__Short task__: Retype the material word for word.

__Data segment__:

______________________________

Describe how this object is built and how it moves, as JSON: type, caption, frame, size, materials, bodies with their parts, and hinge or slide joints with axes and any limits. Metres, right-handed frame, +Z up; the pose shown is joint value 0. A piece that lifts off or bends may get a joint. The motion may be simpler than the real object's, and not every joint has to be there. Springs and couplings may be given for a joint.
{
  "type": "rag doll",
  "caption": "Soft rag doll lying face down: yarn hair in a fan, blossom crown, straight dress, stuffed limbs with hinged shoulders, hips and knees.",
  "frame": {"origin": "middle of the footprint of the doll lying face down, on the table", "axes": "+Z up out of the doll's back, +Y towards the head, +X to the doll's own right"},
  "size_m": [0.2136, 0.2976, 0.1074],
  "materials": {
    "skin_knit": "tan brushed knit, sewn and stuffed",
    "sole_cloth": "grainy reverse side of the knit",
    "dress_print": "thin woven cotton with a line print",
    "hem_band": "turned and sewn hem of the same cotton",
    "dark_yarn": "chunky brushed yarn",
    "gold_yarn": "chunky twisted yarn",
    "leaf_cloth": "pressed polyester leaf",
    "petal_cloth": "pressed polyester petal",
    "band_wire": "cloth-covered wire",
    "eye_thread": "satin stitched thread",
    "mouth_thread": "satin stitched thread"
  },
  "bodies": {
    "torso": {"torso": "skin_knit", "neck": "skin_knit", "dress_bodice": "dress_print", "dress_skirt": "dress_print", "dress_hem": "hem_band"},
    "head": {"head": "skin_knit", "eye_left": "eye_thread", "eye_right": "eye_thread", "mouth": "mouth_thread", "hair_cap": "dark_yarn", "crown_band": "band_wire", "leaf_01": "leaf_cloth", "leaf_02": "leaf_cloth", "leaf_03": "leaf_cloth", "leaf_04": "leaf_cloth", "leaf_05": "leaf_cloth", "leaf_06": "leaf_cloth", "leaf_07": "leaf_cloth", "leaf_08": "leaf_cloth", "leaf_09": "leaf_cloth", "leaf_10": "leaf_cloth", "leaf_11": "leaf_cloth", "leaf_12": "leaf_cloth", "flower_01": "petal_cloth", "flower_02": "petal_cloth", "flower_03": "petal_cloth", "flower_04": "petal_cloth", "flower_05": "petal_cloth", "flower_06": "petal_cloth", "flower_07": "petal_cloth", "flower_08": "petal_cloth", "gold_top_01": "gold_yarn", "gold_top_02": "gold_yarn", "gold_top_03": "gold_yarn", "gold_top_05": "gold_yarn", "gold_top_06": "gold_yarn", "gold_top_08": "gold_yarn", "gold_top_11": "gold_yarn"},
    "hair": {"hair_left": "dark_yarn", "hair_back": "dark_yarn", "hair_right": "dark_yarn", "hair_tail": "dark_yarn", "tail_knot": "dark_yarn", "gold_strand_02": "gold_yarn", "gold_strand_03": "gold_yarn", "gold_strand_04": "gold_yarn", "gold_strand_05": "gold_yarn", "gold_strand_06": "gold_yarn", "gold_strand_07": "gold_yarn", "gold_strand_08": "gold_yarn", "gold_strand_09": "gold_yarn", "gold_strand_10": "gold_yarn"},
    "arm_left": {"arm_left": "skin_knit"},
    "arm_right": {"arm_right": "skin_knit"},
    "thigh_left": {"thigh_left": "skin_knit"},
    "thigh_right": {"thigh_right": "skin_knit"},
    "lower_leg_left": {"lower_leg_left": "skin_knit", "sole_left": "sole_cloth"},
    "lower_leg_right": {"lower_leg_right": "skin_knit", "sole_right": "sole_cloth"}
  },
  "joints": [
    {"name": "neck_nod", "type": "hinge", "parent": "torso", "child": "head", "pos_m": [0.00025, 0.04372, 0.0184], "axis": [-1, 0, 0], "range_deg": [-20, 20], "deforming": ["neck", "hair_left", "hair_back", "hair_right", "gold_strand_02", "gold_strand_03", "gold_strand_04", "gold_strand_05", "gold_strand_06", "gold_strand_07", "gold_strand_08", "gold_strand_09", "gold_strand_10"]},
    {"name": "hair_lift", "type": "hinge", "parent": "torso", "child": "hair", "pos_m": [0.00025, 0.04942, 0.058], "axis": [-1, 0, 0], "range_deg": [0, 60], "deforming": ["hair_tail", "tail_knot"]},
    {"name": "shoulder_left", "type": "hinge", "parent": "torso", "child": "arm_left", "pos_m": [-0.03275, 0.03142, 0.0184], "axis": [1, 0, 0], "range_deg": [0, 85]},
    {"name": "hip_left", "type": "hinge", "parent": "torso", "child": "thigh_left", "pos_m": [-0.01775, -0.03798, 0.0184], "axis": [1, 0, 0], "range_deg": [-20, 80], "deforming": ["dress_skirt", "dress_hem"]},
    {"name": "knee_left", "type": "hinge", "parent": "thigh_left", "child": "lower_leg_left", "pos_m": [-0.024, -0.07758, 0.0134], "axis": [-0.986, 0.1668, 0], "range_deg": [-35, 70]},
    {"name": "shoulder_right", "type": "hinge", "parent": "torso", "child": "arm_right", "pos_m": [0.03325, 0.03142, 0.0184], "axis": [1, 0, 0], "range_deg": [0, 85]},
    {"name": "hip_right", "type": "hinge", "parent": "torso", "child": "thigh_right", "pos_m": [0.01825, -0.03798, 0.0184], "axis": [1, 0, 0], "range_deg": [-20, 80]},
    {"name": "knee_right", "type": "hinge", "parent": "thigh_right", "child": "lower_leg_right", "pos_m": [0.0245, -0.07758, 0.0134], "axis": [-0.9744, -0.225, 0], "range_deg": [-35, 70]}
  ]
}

______________________________

__Answer to the problem__:
Describe how this object is built and how it moves, as JSON: type, caption, frame, size, materials, bodies with their parts, and hinge or slide joints with axes and any limits. Metres, right-handed frame, +Z up; the pose shown is joint value 0. A piece that lifts off or bends may get a joint. The motion may be simpler than the real object's, and not every joint has to be there. Springs and couplings may be given for a joint.
{
  "type": "rag doll",
  "caption": "Soft rag doll lying face down: yarn hair in a fan, blossom crown, straight dress, stuffed limbs with hinged shoulders, hips and knees.",
  "frame": {"origin": "middle of the footprint of the doll lying face down, on the table", "axes": "+Z up out of the doll's back, +Y towards the head, +X to the doll's own right"},
  "size_m": [0.2136, 0.2976, 0.1074],
  "materials": {
    "skin_knit": "tan brushed knit, sewn and stuffed",
    "sole_cloth": "grainy reverse side of the knit",
    "dress_print": "thin woven cotton with a line print",
    "hem_band": "turned and sewn hem of the same cotton",
    "dark_yarn": "chunky brushed yarn",
    "gold_yarn": "chunky twisted yarn",
    "leaf_cloth": "pressed polyester leaf",
    "petal_cloth": "pressed polyester petal",
    "band_wire": "cloth-covered wire",
    "eye_thread": "satin stitched thread",
    "mouth_thread": "satin stitched thread"
  },
  "bodies": {
    "torso": {"torso": "skin_knit", "neck": "skin_knit", "dress_bodice": "dress_print", "dress_skirt": "dress_print", "dress_hem": "hem_band"},
    "head": {"head": "skin_knit", "eye_left": "eye_thread", "eye_right": "eye_thread", "mouth": "mouth_thread", "hair_cap": "dark_yarn", "crown_band": "band_wire", "leaf_01": "leaf_cloth", "leaf_02": "leaf_cloth", "leaf_03": "leaf_cloth", "leaf_04": "leaf_cloth", "leaf_05": "leaf_cloth", "leaf_06": "leaf_cloth", "leaf_07": "leaf_cloth", "leaf_08": "leaf_cloth", "leaf_09": "leaf_cloth", "leaf_10": "leaf_cloth", "leaf_11": "leaf_cloth", "leaf_12": "leaf_cloth", "flower_01": "petal_cloth", "flower_02": "petal_cloth", "flower_03": "petal_cloth", "flower_04": "petal_cloth", "flower_05": "petal_cloth", "flower_06": "petal_cloth", "flower_07": "petal_cloth", "flower_08": "petal_cloth", "gold_top_01": "gold_yarn", "gold_top_02": "gold_yarn", "gold_top_03": "gold_yarn", "gold_top_05": "gold_yarn", "gold_top_06": "gold_yarn", "gold_top_08": "gold_yarn", "gold_top_11": "gold_yarn"},
    "hair": {"hair_left": "dark_yarn", "hair_back": "dark_yarn", "hair_right": "dark_yarn", "hair_tail": "dark_yarn", "tail_knot": "dark_yarn", "gold_strand_02": "gold_yarn", "gold_strand_03": "gold_yarn", "gold_strand_04": "gold_yarn", "gold_strand_05": "gold_yarn", "gold_strand_06": "gold_yarn", "gold_strand_07": "gold_yarn", "gold_strand_08": "gold_yarn", "gold_strand_09": "gold_yarn", "gold_strand_10": "gold_yarn"},
    "arm_left": {"arm_left": "skin_knit"},
    "arm_right": {"arm_right": "skin_knit"},
    "thigh_left": {"thigh_left": "skin_knit"},
    "thigh_right": {"thigh_right": "skin_knit"},
    "lower_leg_left": {"lower_leg_left": "skin_knit", "sole_left": "sole_cloth"},
    "lower_leg_right": {"lower_leg_right": "skin_knit", "sole_right": "sole_cloth"}
  },
  "joints": [
    {"name": "neck_nod", "type": "hinge", "parent": "torso", "child": "head", "pos_m": [0.00025, 0.04372, 0.0184], "axis": [-1, 0, 0], "range_deg": [-20, 20], "deforming": ["neck", "hair_left", "hair_back", "hair_right", "gold_strand_02", "gold_strand_03", "gold_strand_04", "gold_strand_05", "gold_strand_06", "gold_strand_07", "gold_strand_08", "gold_strand_09", "gold_strand_10"]},
    {"name": "hair_lift", "type": "hinge", "parent": "torso", "child": "hair", "pos_m": [0.00025, 0.04942, 0.058], "axis": [-1, 0, 0], "range_deg": [0, 60], "deforming": ["hair_tail", "tail_knot"]},
    {"name": "shoulder_left", "type": "hinge", "parent": "torso", "child": "arm_left", "pos_m": [-0.03275, 0.03142, 0.0184], "axis": [1, 0, 0], "range_deg": [0, 85]},
    {"name": "hip_left", "type": "hinge", "parent": "torso", "child": "thigh_left", "pos_m": [-0.01775, -0.03798, 0.0184], "axis": [1, 0, 0], "range_deg": [-20, 80], "deforming": ["dress_skirt", "dress_hem"]},
    {"name": "knee_left", "type": "hinge", "parent": "thigh_left", "child": "lower_leg_left", "pos_m": [-0.024, -0.07758, 0.0134], "axis": [-0.986, 0.1668, 0], "range_deg": [-35, 70]},
    {"name": "shoulder_right", "type": "hinge", "parent": "torso", "child": "arm_right", "pos_m": [0.03325, 0.03142, 0.0184], "axis": [1, 0, 0], "range_deg": [0, 85]},
    {"name": "hip_right", "type": "hinge", "parent": "torso", "child": "thigh_right", "pos_m": [0.01825, -0.03798, 0.0184], "axis": [1, 0, 0], "range_deg": [-20, 80]},
    {"name": "knee_right", "type": "hinge", "parent": "thigh_right", "child": "lower_leg_right", "pos_m": [0.0245, -0.07758, 0.0134], "axis": [-0.9744, -0.225, 0], "range_deg": [-35, 70]}
  ]
}